▸ TASK DESCRIPTION
Keep only the lines from the top of the listing through the one with "self.tree = owner.node_tree", and reproduce them unaltered.

▸ DATA SECTION
——

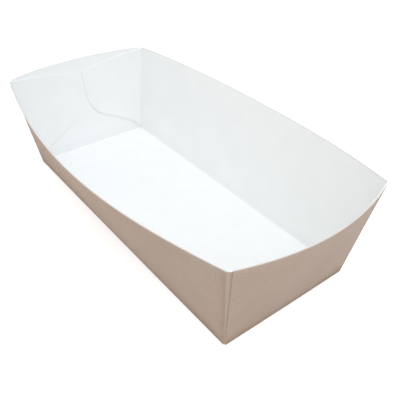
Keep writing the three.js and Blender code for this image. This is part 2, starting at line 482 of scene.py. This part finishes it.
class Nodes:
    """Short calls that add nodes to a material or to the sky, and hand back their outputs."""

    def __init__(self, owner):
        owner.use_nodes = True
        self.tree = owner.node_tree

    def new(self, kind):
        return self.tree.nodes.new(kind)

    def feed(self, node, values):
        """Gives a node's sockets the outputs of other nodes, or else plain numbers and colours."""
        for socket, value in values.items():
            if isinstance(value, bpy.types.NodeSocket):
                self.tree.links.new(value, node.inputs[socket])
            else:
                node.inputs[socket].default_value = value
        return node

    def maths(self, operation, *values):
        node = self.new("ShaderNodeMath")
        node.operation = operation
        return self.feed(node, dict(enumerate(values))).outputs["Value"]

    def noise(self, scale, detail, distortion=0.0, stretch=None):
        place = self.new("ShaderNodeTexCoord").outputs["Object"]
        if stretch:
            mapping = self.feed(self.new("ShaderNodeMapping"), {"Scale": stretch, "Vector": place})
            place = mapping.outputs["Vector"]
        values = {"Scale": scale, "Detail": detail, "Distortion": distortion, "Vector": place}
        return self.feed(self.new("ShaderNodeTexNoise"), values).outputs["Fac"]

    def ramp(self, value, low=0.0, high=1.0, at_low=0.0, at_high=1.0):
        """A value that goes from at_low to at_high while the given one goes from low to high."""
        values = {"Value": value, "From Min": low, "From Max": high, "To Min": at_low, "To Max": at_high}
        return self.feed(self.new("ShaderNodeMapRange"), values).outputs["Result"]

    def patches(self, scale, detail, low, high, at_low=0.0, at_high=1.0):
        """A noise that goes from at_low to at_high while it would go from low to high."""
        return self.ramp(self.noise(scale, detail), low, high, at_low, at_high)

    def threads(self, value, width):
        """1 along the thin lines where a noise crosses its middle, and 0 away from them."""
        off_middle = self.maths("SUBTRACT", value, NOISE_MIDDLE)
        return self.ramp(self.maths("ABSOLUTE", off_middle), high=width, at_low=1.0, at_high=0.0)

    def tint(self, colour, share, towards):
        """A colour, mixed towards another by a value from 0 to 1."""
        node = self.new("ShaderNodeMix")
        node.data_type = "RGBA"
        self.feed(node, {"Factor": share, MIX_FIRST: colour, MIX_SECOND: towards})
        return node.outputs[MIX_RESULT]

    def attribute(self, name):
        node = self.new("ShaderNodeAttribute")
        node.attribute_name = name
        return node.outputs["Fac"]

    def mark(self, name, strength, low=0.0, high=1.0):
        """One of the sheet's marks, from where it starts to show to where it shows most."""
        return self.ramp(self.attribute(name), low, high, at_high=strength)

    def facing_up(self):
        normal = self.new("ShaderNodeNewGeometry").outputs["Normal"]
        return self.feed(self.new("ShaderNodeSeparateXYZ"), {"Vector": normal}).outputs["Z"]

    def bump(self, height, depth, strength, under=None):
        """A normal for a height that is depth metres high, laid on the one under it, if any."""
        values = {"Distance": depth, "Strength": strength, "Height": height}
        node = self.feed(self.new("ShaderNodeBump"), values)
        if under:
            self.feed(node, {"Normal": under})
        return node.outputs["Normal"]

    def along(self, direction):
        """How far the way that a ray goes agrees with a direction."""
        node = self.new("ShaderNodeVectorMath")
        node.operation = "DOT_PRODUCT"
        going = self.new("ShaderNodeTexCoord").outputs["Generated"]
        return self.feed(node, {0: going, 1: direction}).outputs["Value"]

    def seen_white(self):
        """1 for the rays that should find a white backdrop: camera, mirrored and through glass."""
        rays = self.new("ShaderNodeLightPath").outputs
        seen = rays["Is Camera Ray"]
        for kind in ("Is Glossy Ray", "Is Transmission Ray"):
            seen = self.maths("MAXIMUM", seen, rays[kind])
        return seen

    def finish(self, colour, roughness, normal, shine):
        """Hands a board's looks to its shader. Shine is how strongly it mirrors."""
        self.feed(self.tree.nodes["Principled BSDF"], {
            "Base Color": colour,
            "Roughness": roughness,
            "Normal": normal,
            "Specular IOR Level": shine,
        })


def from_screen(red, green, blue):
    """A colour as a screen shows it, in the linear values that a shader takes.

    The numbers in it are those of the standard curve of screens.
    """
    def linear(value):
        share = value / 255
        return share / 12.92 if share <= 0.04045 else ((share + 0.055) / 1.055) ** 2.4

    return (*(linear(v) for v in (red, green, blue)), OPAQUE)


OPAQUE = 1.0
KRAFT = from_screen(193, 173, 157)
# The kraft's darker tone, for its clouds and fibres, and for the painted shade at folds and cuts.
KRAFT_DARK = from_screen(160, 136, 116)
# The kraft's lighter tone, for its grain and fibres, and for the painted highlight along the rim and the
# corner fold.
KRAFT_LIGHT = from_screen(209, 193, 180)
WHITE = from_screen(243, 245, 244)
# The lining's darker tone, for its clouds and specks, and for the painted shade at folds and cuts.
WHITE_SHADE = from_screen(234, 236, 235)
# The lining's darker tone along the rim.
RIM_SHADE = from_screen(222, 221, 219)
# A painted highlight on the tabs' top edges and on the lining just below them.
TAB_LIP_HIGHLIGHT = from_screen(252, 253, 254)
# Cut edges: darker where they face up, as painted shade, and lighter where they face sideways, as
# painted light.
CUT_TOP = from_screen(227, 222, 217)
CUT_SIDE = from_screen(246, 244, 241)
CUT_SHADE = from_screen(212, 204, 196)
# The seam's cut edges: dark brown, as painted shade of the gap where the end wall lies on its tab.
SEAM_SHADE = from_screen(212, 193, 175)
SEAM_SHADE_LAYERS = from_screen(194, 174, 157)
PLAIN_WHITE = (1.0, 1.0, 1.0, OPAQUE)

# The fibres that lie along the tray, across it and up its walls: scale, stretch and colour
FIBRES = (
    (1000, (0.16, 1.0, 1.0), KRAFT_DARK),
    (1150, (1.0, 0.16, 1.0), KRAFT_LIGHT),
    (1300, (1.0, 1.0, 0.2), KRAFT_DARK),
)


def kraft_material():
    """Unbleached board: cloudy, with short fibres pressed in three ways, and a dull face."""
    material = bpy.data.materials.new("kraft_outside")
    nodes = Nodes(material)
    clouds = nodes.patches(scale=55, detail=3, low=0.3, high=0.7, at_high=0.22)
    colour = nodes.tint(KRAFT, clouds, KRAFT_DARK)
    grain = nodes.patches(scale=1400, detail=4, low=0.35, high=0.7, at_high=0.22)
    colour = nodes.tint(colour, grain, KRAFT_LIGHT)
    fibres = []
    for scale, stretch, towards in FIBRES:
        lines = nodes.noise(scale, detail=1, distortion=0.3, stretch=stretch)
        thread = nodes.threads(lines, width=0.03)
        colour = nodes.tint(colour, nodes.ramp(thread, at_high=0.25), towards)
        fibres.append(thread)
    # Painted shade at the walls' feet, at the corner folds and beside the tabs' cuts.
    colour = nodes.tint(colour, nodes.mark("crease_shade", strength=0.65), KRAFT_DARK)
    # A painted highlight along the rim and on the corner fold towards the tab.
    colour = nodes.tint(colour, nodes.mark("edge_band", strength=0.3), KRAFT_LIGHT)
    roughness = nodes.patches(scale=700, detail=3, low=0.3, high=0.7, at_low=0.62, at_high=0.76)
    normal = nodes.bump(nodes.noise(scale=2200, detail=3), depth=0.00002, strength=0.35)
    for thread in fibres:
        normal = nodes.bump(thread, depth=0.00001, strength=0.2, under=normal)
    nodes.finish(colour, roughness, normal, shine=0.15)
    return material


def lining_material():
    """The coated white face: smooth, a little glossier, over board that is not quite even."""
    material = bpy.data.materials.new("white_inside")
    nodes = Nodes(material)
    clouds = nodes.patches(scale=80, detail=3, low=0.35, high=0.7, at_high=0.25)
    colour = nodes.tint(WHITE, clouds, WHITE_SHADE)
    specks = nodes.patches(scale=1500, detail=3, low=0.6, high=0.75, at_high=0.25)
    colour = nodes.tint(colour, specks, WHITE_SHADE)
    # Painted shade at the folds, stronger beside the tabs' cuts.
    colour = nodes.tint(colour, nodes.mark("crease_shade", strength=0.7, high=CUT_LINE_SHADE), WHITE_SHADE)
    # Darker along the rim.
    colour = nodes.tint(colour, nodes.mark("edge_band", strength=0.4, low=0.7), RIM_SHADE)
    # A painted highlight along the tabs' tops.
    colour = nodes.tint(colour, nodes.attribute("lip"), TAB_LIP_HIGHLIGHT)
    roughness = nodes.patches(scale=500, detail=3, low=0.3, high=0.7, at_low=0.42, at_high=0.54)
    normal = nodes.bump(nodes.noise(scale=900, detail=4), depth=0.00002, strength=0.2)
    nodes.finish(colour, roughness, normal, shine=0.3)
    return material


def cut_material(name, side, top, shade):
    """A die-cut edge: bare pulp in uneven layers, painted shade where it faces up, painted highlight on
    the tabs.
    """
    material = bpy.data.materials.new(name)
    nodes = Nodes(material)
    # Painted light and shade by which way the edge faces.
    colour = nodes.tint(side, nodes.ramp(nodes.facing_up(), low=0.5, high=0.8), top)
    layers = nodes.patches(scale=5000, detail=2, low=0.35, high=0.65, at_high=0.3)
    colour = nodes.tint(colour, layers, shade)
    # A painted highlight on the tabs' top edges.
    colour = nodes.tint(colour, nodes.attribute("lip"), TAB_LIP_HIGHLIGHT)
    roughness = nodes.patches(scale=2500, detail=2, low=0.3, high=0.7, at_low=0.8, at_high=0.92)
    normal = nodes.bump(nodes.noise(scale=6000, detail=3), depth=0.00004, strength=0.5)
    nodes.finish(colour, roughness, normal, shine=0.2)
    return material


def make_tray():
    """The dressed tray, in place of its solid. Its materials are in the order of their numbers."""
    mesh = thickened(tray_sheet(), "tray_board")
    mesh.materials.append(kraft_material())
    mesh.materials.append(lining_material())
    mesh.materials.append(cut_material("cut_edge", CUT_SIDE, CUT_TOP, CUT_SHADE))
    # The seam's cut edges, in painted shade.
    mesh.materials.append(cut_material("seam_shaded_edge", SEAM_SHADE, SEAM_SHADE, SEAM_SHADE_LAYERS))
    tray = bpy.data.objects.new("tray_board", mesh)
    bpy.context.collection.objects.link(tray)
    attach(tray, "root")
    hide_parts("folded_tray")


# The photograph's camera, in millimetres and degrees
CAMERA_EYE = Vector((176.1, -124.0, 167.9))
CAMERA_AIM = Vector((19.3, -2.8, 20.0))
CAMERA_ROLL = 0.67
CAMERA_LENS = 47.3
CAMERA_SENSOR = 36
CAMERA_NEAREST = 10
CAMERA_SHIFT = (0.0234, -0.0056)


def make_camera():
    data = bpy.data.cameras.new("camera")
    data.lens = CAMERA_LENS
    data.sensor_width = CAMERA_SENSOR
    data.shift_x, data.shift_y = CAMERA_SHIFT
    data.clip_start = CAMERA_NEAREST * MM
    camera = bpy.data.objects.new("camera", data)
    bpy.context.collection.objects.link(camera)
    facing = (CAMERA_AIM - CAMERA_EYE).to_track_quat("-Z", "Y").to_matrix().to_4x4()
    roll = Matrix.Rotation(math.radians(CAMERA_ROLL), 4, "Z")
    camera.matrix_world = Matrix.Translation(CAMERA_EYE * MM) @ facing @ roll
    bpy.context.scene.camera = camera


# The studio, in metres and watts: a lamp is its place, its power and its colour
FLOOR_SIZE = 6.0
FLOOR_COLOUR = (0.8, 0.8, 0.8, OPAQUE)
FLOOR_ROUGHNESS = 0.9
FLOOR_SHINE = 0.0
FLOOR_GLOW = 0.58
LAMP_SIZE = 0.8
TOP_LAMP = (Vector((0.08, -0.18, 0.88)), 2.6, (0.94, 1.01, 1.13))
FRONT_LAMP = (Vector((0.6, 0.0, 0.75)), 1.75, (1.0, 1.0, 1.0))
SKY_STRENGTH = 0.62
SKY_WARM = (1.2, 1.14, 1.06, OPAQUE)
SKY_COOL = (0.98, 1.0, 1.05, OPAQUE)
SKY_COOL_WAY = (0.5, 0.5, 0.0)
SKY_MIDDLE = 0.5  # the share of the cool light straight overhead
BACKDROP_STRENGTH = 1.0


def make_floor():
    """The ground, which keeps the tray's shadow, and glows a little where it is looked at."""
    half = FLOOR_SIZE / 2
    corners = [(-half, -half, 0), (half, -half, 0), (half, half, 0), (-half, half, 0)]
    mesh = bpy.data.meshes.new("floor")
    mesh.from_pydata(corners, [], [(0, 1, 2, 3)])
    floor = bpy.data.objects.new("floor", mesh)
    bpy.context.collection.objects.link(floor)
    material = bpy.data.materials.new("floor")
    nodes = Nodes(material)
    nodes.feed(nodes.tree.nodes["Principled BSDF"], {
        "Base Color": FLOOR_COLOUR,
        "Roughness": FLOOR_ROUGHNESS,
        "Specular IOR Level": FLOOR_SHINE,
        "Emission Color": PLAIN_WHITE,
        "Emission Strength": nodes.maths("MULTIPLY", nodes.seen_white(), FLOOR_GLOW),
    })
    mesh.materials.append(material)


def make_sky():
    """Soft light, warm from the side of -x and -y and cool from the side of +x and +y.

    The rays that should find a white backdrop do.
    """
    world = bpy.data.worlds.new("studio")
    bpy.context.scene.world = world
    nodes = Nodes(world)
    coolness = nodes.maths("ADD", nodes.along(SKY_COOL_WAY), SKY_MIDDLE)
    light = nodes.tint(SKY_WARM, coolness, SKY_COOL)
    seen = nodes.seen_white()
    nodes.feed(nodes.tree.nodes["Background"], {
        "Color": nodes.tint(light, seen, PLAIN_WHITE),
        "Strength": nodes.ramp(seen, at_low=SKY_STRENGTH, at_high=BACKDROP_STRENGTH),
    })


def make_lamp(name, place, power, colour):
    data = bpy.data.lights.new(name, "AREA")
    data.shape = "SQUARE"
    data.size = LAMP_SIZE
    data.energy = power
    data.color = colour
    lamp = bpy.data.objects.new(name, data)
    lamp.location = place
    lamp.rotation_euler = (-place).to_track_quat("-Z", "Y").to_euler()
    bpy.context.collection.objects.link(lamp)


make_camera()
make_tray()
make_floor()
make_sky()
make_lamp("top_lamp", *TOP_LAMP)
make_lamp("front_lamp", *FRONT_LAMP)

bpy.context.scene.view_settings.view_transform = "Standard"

——

▸ RESULT FOR THIS EXERCISE
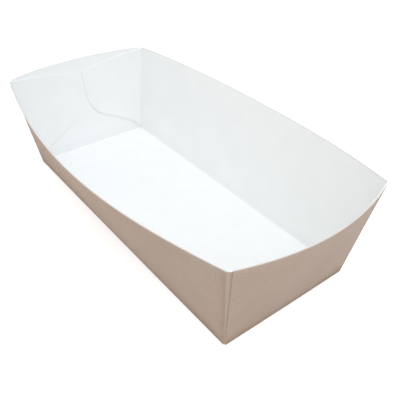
Keep writing the three.js and Blender code for this image. This is part 2, starting at line 482 of scene.py. This part finishes it.
class Nodes:
    """Short calls that add nodes to a material or to the sky, and hand back their outputs."""

    def __init__(self, owner):
        owner.use_nodes = True
        self.tree = owner.node_tree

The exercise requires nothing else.